This is often emphasized as a goal of dialogue and something that ought to be welcome for people on both sides. Others see common ground as a notion that can be used as a weapon against those wanting to preserve a space to disagree.
In this sense, some use ‘common ground’ almost in the sense of compromise. By contrast, in the conflict resolution world common ground refers to the area of genuine overlap/shared goals or interests but with no obscuring of the areas where differences remain. That sense of common ground allows for common action by people who retain disagreements but have some common goals that they believe they can better advance by working together, even when at times for different reasons. The current efforts on criminal justice reform are an example of the latter. Conservatives are more likely to emphasize moneysaving and liberals mistreatment but there’s agreement on actions to reform the system.

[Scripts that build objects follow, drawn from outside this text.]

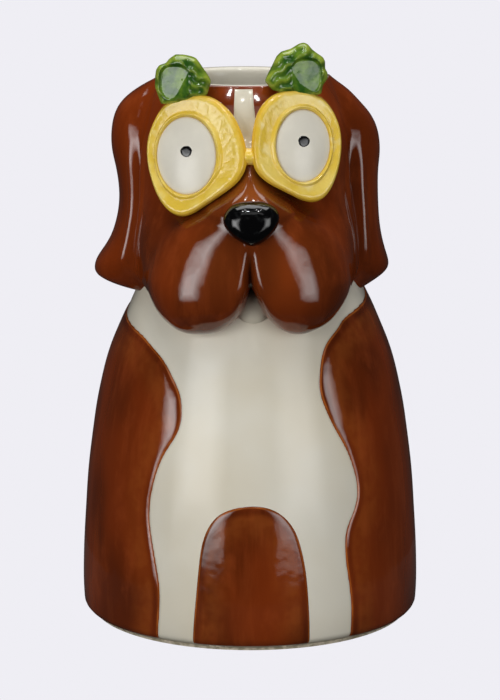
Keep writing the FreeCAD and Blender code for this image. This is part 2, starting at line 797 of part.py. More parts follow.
NODES = {
    "foot_ring": foot_ring,
    "torso_shell": torso_shell,
    "chest_bib": chest_bib,
    "belly_arch": belly_arch,
    "head_shell": head_shell,
    "planting_rim": planting_rim,
    "forehead_blaze": forehead_blaze,
    "snout": snout,
    "left_jowl": left_jowl,
    "right_jowl": right_jowl,
    "chin": chin,
    "nose": nose,
    "left_ear": left_ear,
    "right_ear": right_ear,
    "left_goggle_rim": left_goggle_rim,
    "right_goggle_rim": right_goggle_rim,
    "goggle_bridge": goggle_bridge,
    "left_eye": eyes["left"],
    "right_eye": eyes["right"],
    "left_pupil": pupils["left"],
    "right_pupil": pupils["right"],
    "left_leaf_crown": left_leaf_crown,
    "right_leaf_crown": right_leaf_crown,
}

doc.recompute()
for thing in doc.Objects:
    if "Invalid" in thing.State or "Error" in thing.State:
        raise RuntimeError(f"{thing.Name} is {thing.State}")
for node, thing in NODES.items():
    thing.Label = node
    shape = thing.Shape
    if shape.isNull() or not shape.isValid() or len(shape.Solids) != 1:
        raise RuntimeError(f"{node} has {len(shape.Solids)} solids, valid {shape.isValid()}")
    shape.exportStep(f"parts/{node}.step")
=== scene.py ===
import math

import bmesh
import bpy
import numpy as np
from bpy.props import FloatProperty, FloatVectorProperty, PointerProperty
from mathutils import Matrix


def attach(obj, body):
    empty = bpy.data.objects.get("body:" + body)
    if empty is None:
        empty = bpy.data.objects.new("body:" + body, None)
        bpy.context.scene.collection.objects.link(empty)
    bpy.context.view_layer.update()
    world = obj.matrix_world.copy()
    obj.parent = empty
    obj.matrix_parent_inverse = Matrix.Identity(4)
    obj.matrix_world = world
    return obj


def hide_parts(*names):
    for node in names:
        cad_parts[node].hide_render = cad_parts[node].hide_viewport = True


bl_info = {
    "name": "Dog planter",
    "version": (1, 0, 0),
    "blender": (4, 5, 0),
    "location": "3D View > Sidebar > Dog planter",
    "description": "Builds a glazed earthenware planter shaped like a seated dog in slice goggles",
    "category": "Add Mesh",
}

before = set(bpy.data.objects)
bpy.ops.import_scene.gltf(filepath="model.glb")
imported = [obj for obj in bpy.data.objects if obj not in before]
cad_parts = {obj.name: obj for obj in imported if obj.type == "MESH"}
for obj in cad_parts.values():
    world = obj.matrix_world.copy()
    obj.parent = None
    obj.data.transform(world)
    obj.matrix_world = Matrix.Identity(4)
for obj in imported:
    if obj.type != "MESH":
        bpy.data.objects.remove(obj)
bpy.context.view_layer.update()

# The tables are in millimetres, in the frame's axes: the dog looks along -Y, and left is -X.
MM = 0.001
TURN = 2 * math.pi

# Height of the torso's underside, on the foot ring
UNDERSIDE = 1.6
# Torso: radius at a height, and the borders of its pale chest as (degrees from the front, height)
TORSO_SIDE = (
    (-20, 72.2), (1.4, 73.0), (10, 73.5), (20, 73.5), (29, 73.2), (38, 72.7), (47, 72.1), (56, 71.5),
    (65, 70.7), (74, 69.6), (83.5, 68.3), (92, 67), (101, 65.2), (110, 63.1), (119, 60.3), (128, 56.7),
    (137, 52.9), (143, 50.2), (150, 48),
)
CHEST_LEFT = (
    (-33.2, -8), (-32.9, 0), (-31.8, 14.8), (-31.9, 26.2), (-33.4, 35.3), (-35.6, 46.1), (-36.9, 56.1),
    (-36.0, 68.7), (-34.5, 76.1), (-31.8, 83.6), (-28.5, 90.4), (-27.3, 95), (-27.6, 101.9),
    (-29.8, 108.5), (-34.3, 114.9), (-40.6, 120.9), (-49, 125.3), (-60, 128.7), (-76, 131.2),
    (-95, 134.5), (-112, 141), (-125, 150),
)
CHEST_RIGHT = (
    (36.3, -8), (36.2, 0), (36.2, 12), (35.6, 23.6), (34.5, 33.3), (34.1, 43.6), (35.4, 50.8),
    (38.6, 57.6), (40.5, 65.5), (39.7, 74.5), (37.6, 82.7), (33.7, 92.2), (30.7, 100.9), (29.0, 109.2),
    (30.1, 116.7), (32.4, 123.1), (37.4, 128.7), (45, 133.3), (57, 137.3), (77, 139.9), (92, 143.5),
    (105, 150),
)
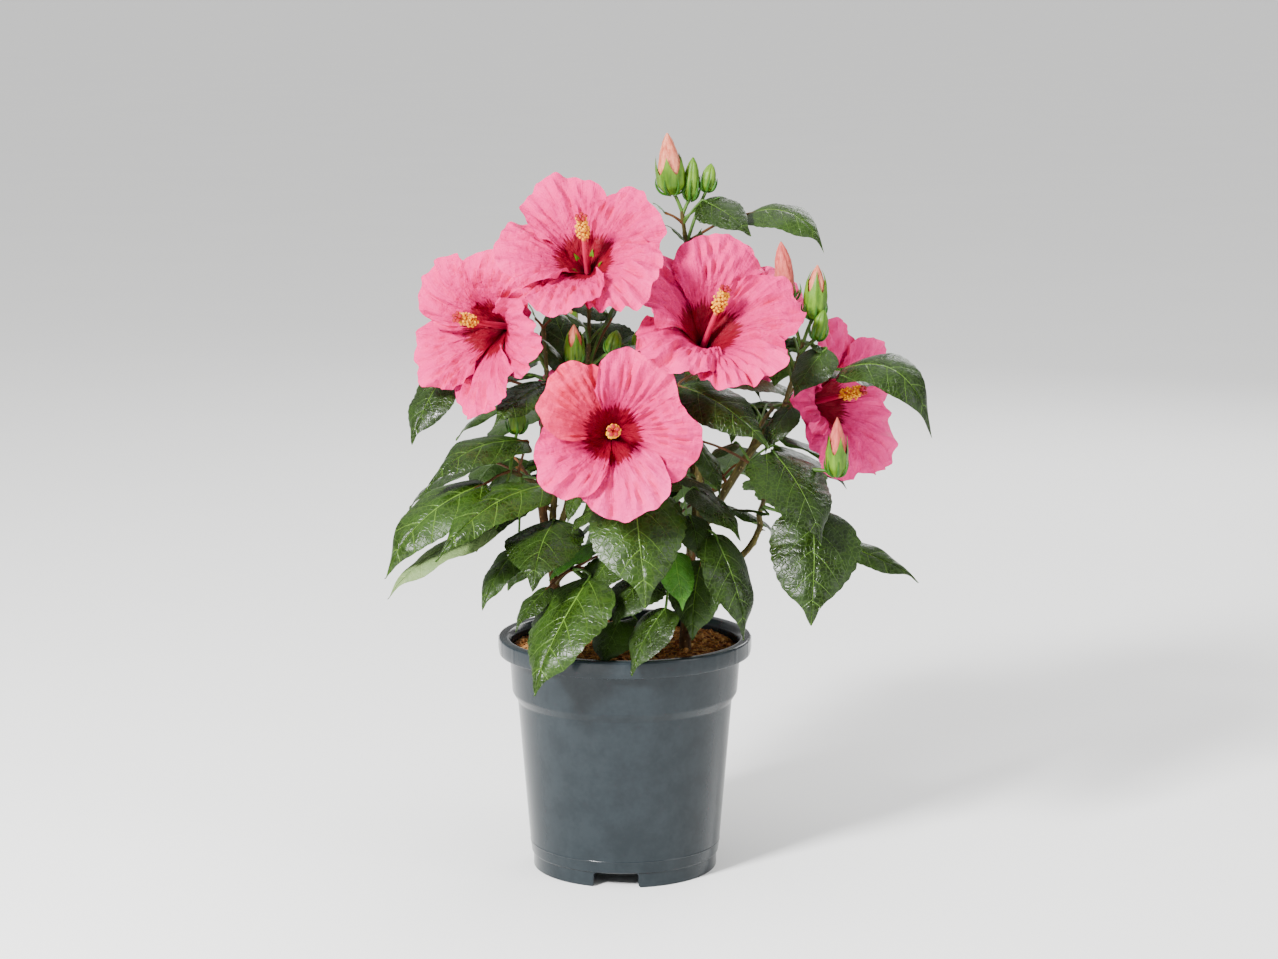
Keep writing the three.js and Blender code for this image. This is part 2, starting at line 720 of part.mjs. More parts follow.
// A leaf from its record, turned by some degrees of heading and pitch.
function turnedLeaf(points, record, turn, tilt, places) {
  const spec = [...record];
  spec[2] += turn;
  spec[6] += turn;
  spec[7] += tilt;
  return leaf(...stalkEnds(points, spec[0], spec.slice(1, 4)), spec, places);
}

for (const mass of masses) {
  for (const f of mass.spec.flowers ?? []) {
    addClear(mass, flower(...stalkEnds(mass.points, f.at, f.stalk), f));
  }
}
for (const mass of masses) {
  for (const b of mass.spec.buds ?? []) {
    addClear(mass, bud(...stalkEnds(mass.points, b.at, b.stalk), b));
  }
}
for (const mass of masses) {
  for (const record of mass.spec.leaves ?? []) {
    addClear(mass, turnedLeaf(mass.points, record, 0, 0, LEAF_STATIONS).whole);
  }
}
for (const mass of masses) {
  if (!mass.spec.shoot) continue;
  for (const record of shootLeaves(mass.spec.shoot)) {
    TURNS.some(([turn, tilt]) => {
      const grown = turnedLeaf(mass.points, record, turn, tilt, SHOOT_LEAF_STATIONS);
      return addClear(mass, grown.whole, grown.surface);
    });
  }
}
for (const mass of masses) {
  addNode(mass.name, oneBody(wasm.Manifold.union(mass.parts)), COLOURS.foliage);
}

// The plant stands with the middle of its footprint on the origin
const box = new THREE.Box3().setFromObject(group);
const middle = box.getCenter(new THREE.Vector3());
group.position.set(-middle.x, -middle.y, -box.min.z);

export default group;
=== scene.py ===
"""Dressed scene of a potted hibiscus shrub in bloom.

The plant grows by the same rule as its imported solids, carried on to finer twigs, leaves, petals
and buds. Lengths are millimetres from the middle of the pot's foot until a piece is made, and
angles are degrees. A heading of -90 comes towards the viewer and 0 goes to the viewer's right.
"""

import json
import logging
import math
from collections.abc import Callable, Iterator
from dataclasses import dataclass, field
from enum import Enum

import bmesh
import bpy
import numpy as np
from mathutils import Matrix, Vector
from mathutils.kdtree import KDTree

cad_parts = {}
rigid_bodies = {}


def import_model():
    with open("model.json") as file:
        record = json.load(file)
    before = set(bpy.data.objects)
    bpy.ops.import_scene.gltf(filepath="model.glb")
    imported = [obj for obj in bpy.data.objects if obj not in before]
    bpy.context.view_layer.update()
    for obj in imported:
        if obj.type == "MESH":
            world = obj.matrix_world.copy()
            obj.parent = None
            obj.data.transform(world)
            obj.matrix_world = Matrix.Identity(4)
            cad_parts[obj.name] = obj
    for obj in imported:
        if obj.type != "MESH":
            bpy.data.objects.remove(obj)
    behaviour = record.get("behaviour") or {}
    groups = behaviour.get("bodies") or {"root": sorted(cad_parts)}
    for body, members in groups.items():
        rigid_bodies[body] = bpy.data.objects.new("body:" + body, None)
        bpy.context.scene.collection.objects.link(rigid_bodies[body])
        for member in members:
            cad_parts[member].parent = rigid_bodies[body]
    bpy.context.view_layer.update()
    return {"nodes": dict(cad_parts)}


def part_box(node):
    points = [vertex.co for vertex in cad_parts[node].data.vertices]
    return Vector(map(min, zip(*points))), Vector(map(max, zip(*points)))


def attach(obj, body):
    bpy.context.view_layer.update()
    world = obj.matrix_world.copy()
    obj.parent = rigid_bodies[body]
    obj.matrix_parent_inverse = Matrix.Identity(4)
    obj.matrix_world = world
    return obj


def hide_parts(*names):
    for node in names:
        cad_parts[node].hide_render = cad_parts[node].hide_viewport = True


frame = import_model()

log = logging.getLogger("hibiscus")

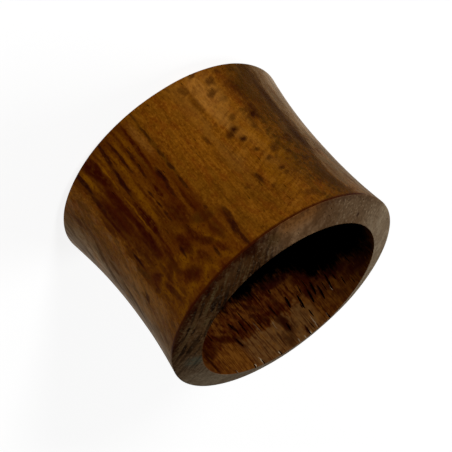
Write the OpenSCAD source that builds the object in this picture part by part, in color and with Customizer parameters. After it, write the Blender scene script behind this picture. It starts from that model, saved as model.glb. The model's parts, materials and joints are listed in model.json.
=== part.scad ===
// Flesh tunnel: a double-flared ear plug turned from one piece of dark wood, open from end to end.
// The shallow saddle between the two flares holds it in a stretched lobe.
// Each mouth has a bevelled rim, which falls away from the bore to the flare.
// It stands on its back rim, as on a table: the bore runs along Z with the front mouth on top,
// and the origin is on the table, in the middle of the bore.

/* [Fit in the lobe] */
// Gauge: diameter of the waist, which the lobe sits round
gauge_d = 18; // [12:0.5:30]
// How far each flare stands out past the waist, on the radius
flare_rise = 0.55; // [0.3:0.05:1.2]
// Length from mouth to mouth
length = 15.3; // [10:0.1:20]

/* [Bore and rims] */
// Thickness of the wall at the waist
waist_wall = 1.5; // [1:0.1:4]
// How far each rim falls from the bore's edge to the flare, along the bore
rim_depth = 0.75; // [0.4:0.05:1.8]

/* [Hidden] */

// Facets round a preview of the turned surfaces, which are true rounds
$fn = 180;

waist_r = gauge_d / 2;
flare_r = waist_r + flare_rise;
bore_r = waist_r - waist_wall;

// Distance of each flare from the middle, along the bore
flare_at = length / 2 - rim_depth;
// One arc runs from flare to flare and touches the waist
saddle_r = (flare_at * flare_at + flare_rise * flare_rise) / (2 * flare_rise);

// Half of the tunnel cut along its axis: radius to the right, length upwards
module wall_section() {
    difference() {
        polygon([
            [bore_r, -length / 2],
            [flare_r, -flare_at],
            [flare_r, flare_at],
            [bore_r, length / 2],
        ]);
        translate([waist_r + saddle_r, 0])
            circle(r = saddle_r);
    }
}

module tunnel() {
    color([0.42, 0.25, 0.07])
        translate([0, 0, length / 2])
            rotate_extrude()
                wall_section();
}

tunnel();
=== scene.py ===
# %% [markdown]
# A wooden flesh tunnel
# This lesson dresses one small turned object: an ear tunnel of dark open-grained wood, 19 mm across.
# The CAD model gives its exact solid. Blender adds what a hand and a tree gave the real one: a slightly
# uneven lathe form, cut vessels that open as pores and slits, streaked heartwood, and sanded grey rims.

import json
import math

import bpy
from mathutils import Matrix, Vector


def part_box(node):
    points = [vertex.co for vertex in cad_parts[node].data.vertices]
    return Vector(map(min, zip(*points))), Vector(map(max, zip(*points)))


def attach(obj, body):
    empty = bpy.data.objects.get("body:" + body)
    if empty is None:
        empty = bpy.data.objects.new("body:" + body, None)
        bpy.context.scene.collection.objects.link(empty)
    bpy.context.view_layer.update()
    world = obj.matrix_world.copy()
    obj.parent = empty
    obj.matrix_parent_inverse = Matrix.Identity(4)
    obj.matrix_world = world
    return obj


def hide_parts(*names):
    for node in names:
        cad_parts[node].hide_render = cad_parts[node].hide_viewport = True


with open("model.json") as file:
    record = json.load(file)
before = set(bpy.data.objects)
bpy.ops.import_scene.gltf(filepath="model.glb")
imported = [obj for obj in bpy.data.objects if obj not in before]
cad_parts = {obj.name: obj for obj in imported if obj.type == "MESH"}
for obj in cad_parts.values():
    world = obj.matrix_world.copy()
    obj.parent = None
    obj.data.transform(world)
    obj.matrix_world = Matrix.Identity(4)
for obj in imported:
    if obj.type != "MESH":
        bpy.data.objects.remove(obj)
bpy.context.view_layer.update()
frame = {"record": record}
MM = 0.001

# %% [markdown]
# Sizes
# The frame's box gives the length and the flares. The waist, the bore and the rim are the part's own
# sizes, and the record's two mounts name them. All of them are in metres, as Blender works.

# %% Sizes of the tunnel
low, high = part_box("tunnel")
LENGTH = high.z - low.z
FLARE_R = (high.x - low.x) / 2
mounts = {mount["name"]: mount["dims"] for mount in frame["record"]["mounts"]}
BORE_R = mounts["bore"]["r_mm"] * MM
WAIST_R = mounts["lobe_saddle"]["r_mm"] * MM
RIM_DEPTH = (LENGTH - mounts["lobe_saddle"]["length_mm"] * MM) / 2
print(f"length {LENGTH / MM:.2f} mm, rims {RIM_DEPTH / MM:.2f} mm deep")
print(f"radius of flare {FLARE_R / MM:.2f}, waist {WAIST_R / MM:.2f} and bore {BORE_R / MM:.2f} mm")

# %% [markdown]
# The camera
# The photograph was taken from close by with a long lens, so the tunnel shows only a little perspective.
# The camera looks down into the front mouth from 26 degrees above the floor. It is rolled, because the
# picture shows the mouth at the lower right, and the object itself has to stand on its rim.

# %% Camera
CAMERA_HEIGHT = math.radians(25.91)
CAMERA_ROLL = math.radians(140.09)
CAMERA_DISTANCE = 145.6 * MM
NEAREST = 10 * MM
SENSOR = 36.0
# In pixels of the photograph: its side, the lens, and where the middle of the tunnel lies
PICTURE = 452
LENS_IN_PIXELS = 2014.6
MIDDLE_X, MIDDLE_Y = 226.91, 225.77

back = Vector((0, -math.cos(CAMERA_HEIGHT), math.sin(CAMERA_HEIGHT)))
level_right = Vector((1, 0, 0))
level_up = back.cross(level_right)
right = math.cos(CAMERA_ROLL) * level_right + math.sin(CAMERA_ROLL) * level_up
up = math.cos(CAMERA_ROLL) * level_up - math.sin(CAMERA_ROLL) * level_right
pixel = CAMERA_DISTANCE / LENS_IN_PIXELS
aside = right * (MIDDLE_X - PICTURE / 2) * pixel
above = up * (MIDDLE_Y - PICTURE / 2) * pixel
aim = Vector((0, 0, LENGTH / 2)) - aside + above

camera = bpy.data.objects.new("camera", bpy.data.cameras.new("camera"))
facing = Matrix((right, up, back)).transposed().to_4x4()
camera.matrix_world = Matrix.Translation(aim + back * CAMERA_DISTANCE) @ facing
camera.data.sensor_width = SENSOR
camera.data.lens = LENS_IN_PIXELS / PICTURE * SENSOR
camera.data.clip_start = NEAREST
bpy.context.collection.objects.link(camera)
bpy.context.scene.camera = camera
print(f"lens {camera.data.lens:.0f} mm, one pixel is {pixel / MM:.3f} mm on the tunnel")

# %% [markdown]
# A helper for node sums
# Both the shape and the finish are sums over the surface. Wiring Math nodes by hand hides the sum, so a
# Term wraps one output and lets Python write it: a + b adds the node. Vectors take Vector Math nodes.

# %% Terms and graphs


def is_vector(value):
    """True for three numbers, or for a term that holds three."""
    return value.socket.type in ("VECTOR", "RGBA") if isinstance(value, Term) else isinstance(value, tuple)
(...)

Search for Common Ground’s motto is “understand the differences, act on the commonalities” - expressing its understanding of common ground. (www.sfcg.org) The advantage of this approach is twofold: constructive joint action is possible even where differences remain; working relationships are developed that build trust, comity and potential for future problem-solving.
QUESTIONS TO PLAY WITH:
- Have you had an experience where you were able to work together on something important to you, with someone who was in some way your opponent/not on your side? What made that possible?
- Have you ever been surprised to learn that you have similarities/similar views to someone you assumed was totally your opposite? What was your “take-away” from that experience?” How did it make you feel to make that discovery?